Green revolution revisited


UC Berkeley chemical engineer Harvey Blanch remembers scientists working on biofuels under a federal initiative more than 30 years ago amid the Mideast oil crisis.

"Then when oil prices changed, the research emphasis changed," Blanch said. "It's kind of interesting now to see it resurfacing with perhaps much more commitment to making it work."

That commitment is strong at the University of California, which is becoming the nation's scientific crossroads in the push to exploit plant sources for cheap, cleaner-burning alternatives to fossil-based liquid fuels.

Centered at UC Berkeley and Lawrence Berkeley National Laboratory, the biofuels push is growing into a full-fledged campaign: When the more than $50 million-a-year public and private effort is fully funded by 2008, some 350 scientists will be attacking the problem, the largest such group in the United States.

If they're successful, within five years cars and trucks will have cost-competitive biofuels to burn in their tanks instead of only gasoline and expensive grain-based ethanol.

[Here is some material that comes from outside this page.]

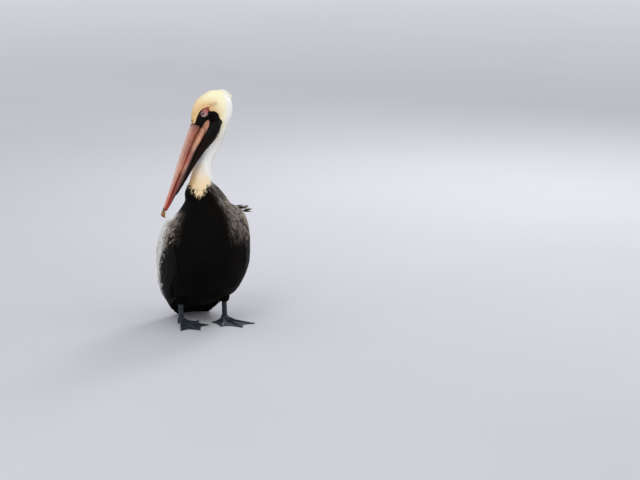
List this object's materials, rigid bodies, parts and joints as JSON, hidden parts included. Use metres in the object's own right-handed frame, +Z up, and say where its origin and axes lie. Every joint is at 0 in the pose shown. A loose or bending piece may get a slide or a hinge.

Aircraft will fly on high-energy biofuels distilled from plant cellulose rather than only fossil distillates.

Berkeley Lab Director Steven Chu's Helios Project is the framework for marshaling $1 billion in public and private resources for breakthrough science on liquid fuels and solar electricity.

Of the 350 scientists now funded in the Berkeley-centered effort, 200 will be in the Energy Biosciences Institute backed by BP and hosted by UC Berkeley, Berkeley Lab and the University of Illinois.

The other 150 will work under UC Berkeley chemical and bioengineering professor Jay Keasling at the U.S. Energy Department's newly formed $125 million Joint BioEnergy Institute, which includes Berkeley Lab, UC Berkeley, UC Davis, Lawrence Livermore National Laboratory, Sandia National Laboratories and Stanford University.

Blanch, the venture's chief science and technology officer, said small economic gains at each step in the process will add up to enough savings to bring a gallon of cellulose-based fuel in line with the cost of a gallon of gas at the pump by 2012, meeting a goal set by President Bush.

JBEI's task includes developing a renewable carbon pool to compete with the non-renewable pool of underground fossil fuels. The most exciting research focuses on perennial crops grown for their cellulose.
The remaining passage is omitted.